Journalism

How a Knight-supported journalism cooperative is chronicling Detroit’s story

Above: The Rev. David Alexander Bullock leading a protest outside Dearborn police headquarters three days after a white Dearborn police officer shot and killed an unarmed black Detroiter he had chased across the border into Detroit. (Bridge photo by Bill McGraw via Detroit Journalism Collective)

The Intersection: A Project of the Detroit Journalism Cooperative 2016 on YouTube

Bill McGraw is a writer for Bridge Magazine, a former reporter, editor and columnist for the Detroit Free Press, and co-founder of Deadline Detroit.

In 2013, the Ford Foundation, Knight Foundation and the San Francisco-based Renaissance Journalism project proposed an experiment in Detroit: Could nine media outlets on four platforms using four languages collaborate on a venture to share content and enhance reporting on one of southeast Michigan’s biggest news events in memory—Detroit’s federal bankruptcy case.

Detroit was by far the nation’s largest city to file for Chapter 9 protection, and the case was complicated, fraught with peril and vitally important to the 4 million metro Detroiters who live in a region long split by racial and economic divisions.

The nonprofit media outlets represented a broad range of mainstream and ethnic news organizations: DPTV (Detroit public TV, WDET (Detroit public radio), Michigan Radio, Bridge Magazine, The Arab American News, Detroit Jewish News, Michigan Chronicle, Latino Press, and The Michigan Korean Weekly.

The organizations accepted the challenge, named themselves the Detroit Journalism Cooperative and launched a year-and-a-half-long series of reports to inform residents of developments from the federal courthouse, monitor the actions of the city’s emergency manager, give voice to the residents and pensioners who had the most to lose in the case, and chronicle the city’s bid to recover after bankruptcy. The cooperative also sponsored community-engagement activities to reach the area’s most diverse and disenfranchised residents.

The reporting was gathered on a website titled Next Chapter Detroit.

The bankruptcy case ended in December 2014, and the Detroit Journalism Cooperative followed up with in-depth reporting on a number of Detroit neighborhoods.

In early 2015, Knight Foundation challenged the partners to go deeper than incremental story collaboration and devise a narrative about Detroit that would become a touchstone Detroit Journalism Cooperative project.

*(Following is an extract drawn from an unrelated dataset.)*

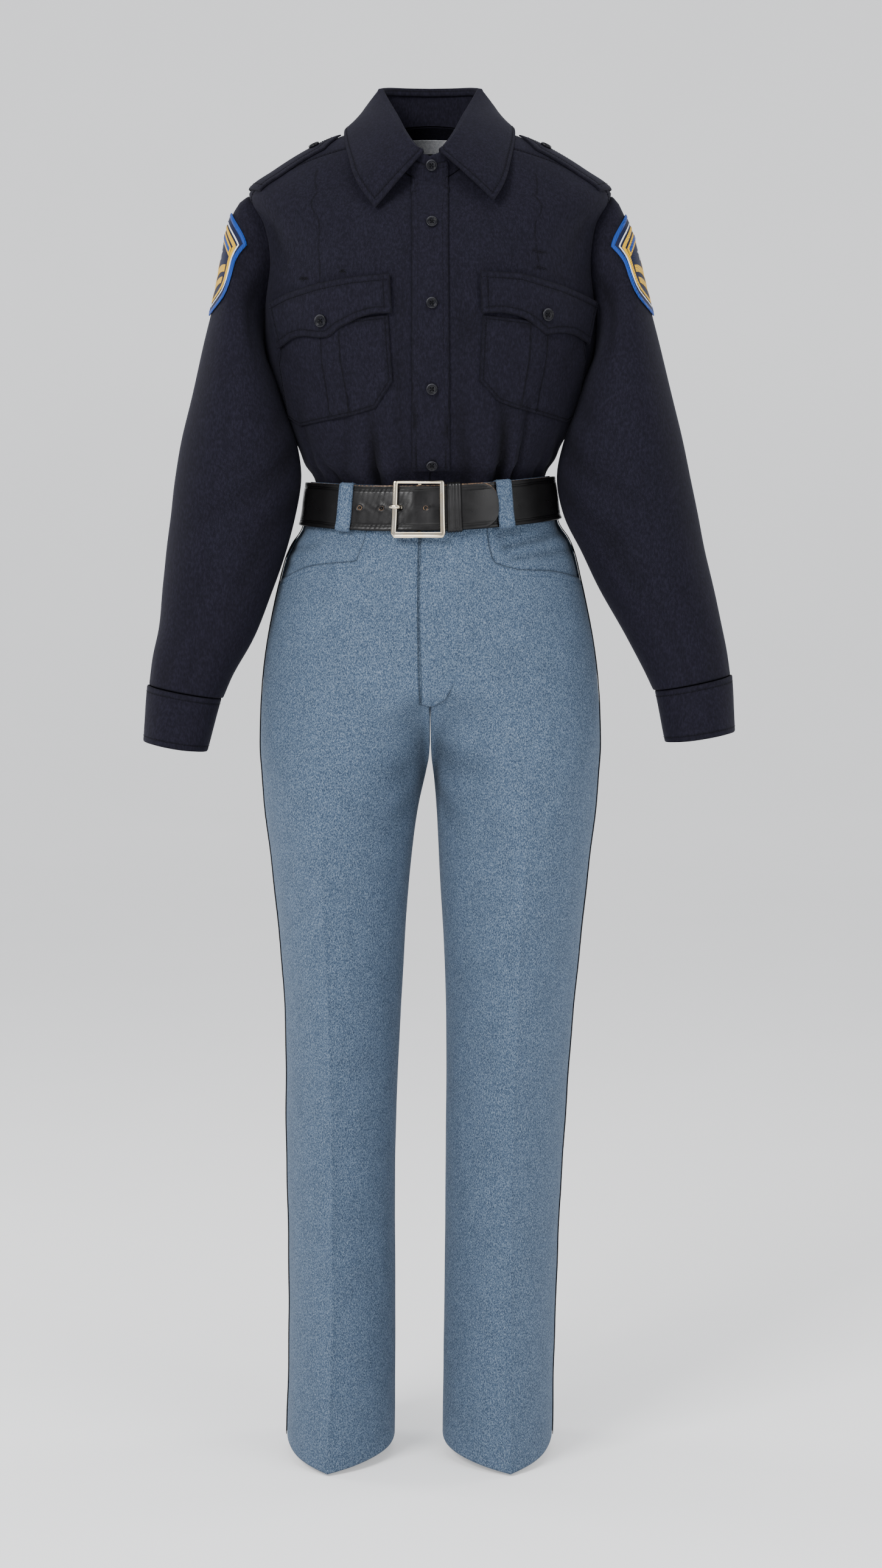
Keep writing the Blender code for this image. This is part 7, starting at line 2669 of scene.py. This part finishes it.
class Buckle(Assembly):
    """The frame over the strap and the prong that rests on it."""

    x_range = (-35 * MM, 14 * MM)
    height = 56 * MM
    bar, thick = 4.7 * MM, 3.4 * MM
    corner = 4.2 * MM
    rise = 0.4 * MM

    def __init__(self, waist: WaistSurface, shape: BeltShape = BeltShape()) -> None:
        """Takes the ring and the belt that it sits on."""
        super().__init__()
        self.waist, self.shape = waist, shape

    def place(self, x: float, z: float, lift: float) -> np.ndarray:
        """A point over the belt that is seen at (x, z)."""
        a = np.array([self.waist.length_at(x)])
        return self.waist.lifted(a, np.array([z - float(waist_lift(x))]), lift)[0]

    def build(self) -> None:
        """Makes the frame and the prong."""
        middle_x = sum(self.x_range) / 2
        half_wide = (self.x_range[1] - self.x_range[0]) / 2
        half_high, corner = self.height / 2, self.corner
        middle_z = self.shape.middle_z - 0.5 * MM
        path = []
        for turn, (sx, sz) in enumerate(((1, 1), (-1, 1), (-1, -1), (1, -1))):
            for i in range(9):
                angle = math.pi / 2 * (turn + i / 8)
                path.append((middle_x + sx * (half_wide - corner) + corner * math.cos(angle),
                             middle_z + sz * (half_high - corner) + corner * math.sin(angle),
                             math.cos(angle), math.sin(angle)))
        whole = []
        for here, there in zip(path, path[1:] + path[:1]):
            whole.append(here)
            if math.dist(here[2:], there[2:]) < TINY:
                whole += [tuple(h + (t - h) * i / 12 for h, t in zip(here, there))
                          for i in range(1, 12)]
        base = self.shape.stack + self.rise + self.thick / 2
        section = rounded_section(self.bar, self.thick, 2.7, 16)
        points, faces = [], []
        for x, z, out_x, out_z in whole:
            for across, up in section:
                inward = self.bar / 2 - across
                points.append(self.place(x - out_x * inward, z - out_z * inward, base + up))
        count, total = len(section), len(whole)
        for row in range(total):
            here, there = row * count, (row + 1) % total * count
            for i in range(count):
                after = (i + 1) % count
                faces.append((here + i, here + after, there + after, there + i))
        self.add("frame_ring", (np.array(points), faces), NICKEL, "buckle_frame")
        self.build_prong(middle_z + 1 * MM)

    def build_prong(self, z: float) -> None:
        """Makes the pin that rises through the strap's hole and lies over the frame's bar."""
        over = self.shape.stack + self.rise + self.thick + 1.5 * MM
        low = self.shape.stack + 0.9 * MM
        corners = Sections(
            ((-26.6, low / MM), (-27.4, low / MM + 0.9), (-28.8, over / MM - 0.8),
             (-30.5, over / MM + 0.1), (-33.6, over / MM), (-37.4, over / MM - 1.0)),
            (0, 1, 2, 3, 4, 5))
        steps = np.linspace(0, 5, 26)
        x, lift = corners.at(steps)
        path = np.array([self.place(float(u), z, float(v)) for u, v in zip(x, lift)])
        along = unit(np.gradient(path, axis=0))
        side = np.tile(np.array((0.0, 0.0, 1.0)), (len(path), 1))
        up = unit(np.cross(side, along))
        ring = np.array(rounded_section(1.0, 1.0, 2.4, 12))
        size = np.clip(1 - np.maximum(steps - 4.2, 0) ** 2 * 0.9, 0.35, 1)
        points = (path[:, None] + side[:, None] * ring[None, :, :1] * 3.8 * MM * size[:, None, None]
                  + up[:, None] * ring[None, :, 1:] * 2.3 * MM * size[:, None, None])
        _, faces = sweep(path, side, up, [tuple(r) for r in ring], False)
        self.add("prong_pin", (points.reshape(-1, 3), faces), NICKEL, "buckle_prong")

    def dress(self) -> None:
        super().dress()
        bar = bpy.data.objects["buckle_bar"]
        bar.data.materials.clear()
        bar.data.materials.append(NICKEL.material())


@dataclass(frozen=True)
class Studio:
    """The pale sweep, the lights and the camera."""

    floor_z: float = -1.3292
    camera: tuple[float, float, float] = (0.01085, -3.4, -0.3589)
    pitch: float = 4.708
    lens: float = 76.9

    def build(self) -> None:
        """Makes the sweep, lights the scene and sets up the camera."""
        self.build_sweep()
        self.build_world()
        self.light("key", (-1.7, -2.6, 1.3), (0.0, 0.0, -0.5), 1.3, 118.0)
        self.light("fill", (2.2, -2.4, 0.3), (0.0, 0.0, -0.7), 1.8, 40.0)
        self.light("top", (0.1, -0.7, 1.7), (0.0, 0.0, -0.4), 1.2, 14.0)
        self.light("low", (-0.5, -3.0, -1.0), (0.0, 0.0, -1.0), 1.2, 18.0)
        self.light("left_rim", (-2.3, 0.9, 0.2), (0.0, 0.0, -0.6), 1.0, 22.0)
        self.light("right_rim", (2.3, 0.9, 0.2), (0.0, 0.0, -0.6), 1.0, 18.0)
        data = bpy.data.cameras.new("studio_camera")
        data.lens, data.sensor_width, data.sensor_fit = self.lens, 36.0, "AUTO"
        data.clip_start, data.clip_end = 0.05, 60.0
        camera = bpy.data.objects.new("studio_camera", data)
        camera.location = self.camera
        camera.rotation_euler = (math.radians(90 - self.pitch), 0.0, 0.0)
        bpy.context.scene.collection.objects.link(camera)
        bpy.context.scene.camera = camera

    def build_sweep(self) -> None:
        """Makes a floor that curves up into a wall behind."""
        profile = [(-9.0, 0.0), (6.0, 0.0)]
        for turn in np.linspace(0, math.pi / 2, 17):
            profile.append((6.6 + 1.6 * math.sin(turn), 1.6 - 1.6 * math.cos(turn)))
        profile.append((8.2, 9.0))
        points = [(x, y, z + self.floor_z) for x in (-9.0, 9.0) for y, z in profile]
        count = len(profile)
        faces = [(i, i + 1, count + i + 1, count + i) for i in range(count - 1)]
        mesh = bpy.data.meshes.new("sweep")
        mesh.from_pydata(points, [], faces)
        mesh.shade_smooth()
        paper = Shader("sweep paper")
        grain = paper.noise(paper.place(False, (1.0, 1.0, 1.0)), 3.0)
        paper.colour(paper.ramp(grain, ((0.3, (0.93, 0.93, 0.93)), (0.7, (0.95, 0.95, 0.95)))))
        paper.plain(Roughness=0.9, Specular_IOR_Level=0.1, Emission_Color=(1.0, 1.0, 1.0, 1.0),
                    Emission_Strength=0.34)
        mesh.materials.append(paper.made)
        floor = bpy.data.objects.new("sweep", mesh)
        bpy.context.scene.collection.objects.link(floor)

    def build_world(self) -> None:
        """Sets a plain pale surrounding light."""
        world = bpy.data.worlds.new("studio")
        world.use_nodes = True
        sky = world.node_tree.nodes["Background"]
        sky.inputs["Color"].default_value = (0.93, 0.95, 1.0, 1.0)
        sky.inputs["Strength"].default_value = 0.62
        bpy.context.scene.world = world

    def light(self, name: str, place: tuple, aim: tuple, size: float, power: float) -> None:
        """Adds a square soft light that faces a point."""
        data = bpy.data.lights.new(name, "AREA")
        data.shape, data.size, data.energy = "SQUARE", size, power
        lamp = bpy.data.objects.new(name, data)
        lamp.location = place
        way = Vector(aim) - Vector(place)
        lamp.rotation_euler = way.to_track_quat("-Z", "Y").to_euler()
        bpy.context.scene.collection.objects.link(lamp)


def main() -> None:
    """Builds and dresses the uniform in order."""
    logging.basicConfig(level=logging.INFO, format="%(message)s")
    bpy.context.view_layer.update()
    torso, waist = TorsoSurface(), WaistSurface()
    legs = {"left": LegSurface(1, "left"), "right": LegSurface(-1, "right")}
    groups: list[Assembly] = [
        ShirtBody(torso), Sleeves(torso), Collar(torso), ChestPockets(torso),
        ShoulderStraps(torso), Trousers(waist, legs), Belt(waist), Buckle(waist),
    ]
    for group in groups:
        group.build()
        group.dress()
        LOG.info("%s: %d pieces", type(group).__name__, len(group.made) + len(group.seams))
    Studio().build()


if __name__ == "__main__":
    main()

The result, after months of planning, is The Intersection, a multimedia  examination of the issues today that were at the center of the civil disorder that shook Detroit in 1967, nearly five decades ago. The five-day riot, which many people call a rebellion, ended with 43 deaths, 1,189 injuries and 2,509 stores looted or burned; it was the most destructive of dozens of urban uprisings across the nation in 1967-1968.

The metaphorical intersection is the crossroads of many individual fates and social issues that continue to radiate from the corner of 12th Street and Clairmount Avenue in Detroit, the epicenter of the 1967 disturbance. In an era of Black Lives Matter and national debate over the incarceration rates of African-American men, the subjects raised nearly 50 years ago have special resonance today.

Detroit Police Chief James Craig on Community Relations | Detroit Journalism Cooperative, on YouTube

Already in 2016, The Intersection has scrutinized the issues of political and civic power and the evolving relationship between police and ordinary residents; subsequent installments will address poverty, racial attitudes, schools, justice, housing and segregation. With each installment, we ask: Have conditions for the city’s mostly African-American residents gotten better, worse or stayed the same since 1967?

Along with the main subjects, the Detroit Journalism Cooperative partners are providing collateral coverage of such important topics as police brutality, the rise of Arab Americans at Detroit City Hall and the Kerner Commission, the 11-member panel appointed by President Lyndon Johnson to investigate the causes of the riots in Detroit and other cities, and to propose solutions. The cooperative is using the Kerner Commission’s final report as a baseline for examining the city’s progress in the decades since.

The partners’ work is shared, cross-promoted and integrated, and the Detroit region is benefitting from the unique approach of the Detroit Journalism Cooperative, which is entering its third year.

Over the next several months on Knight Blog, the partners will share insights from our experience as members of the cooperative—and our efforts to share the stories about our evolving city on multiple platforms. Our goal is to both enlighten and inspire, while engaging residents around the issues most relevant to the city’s recovery and restructuring.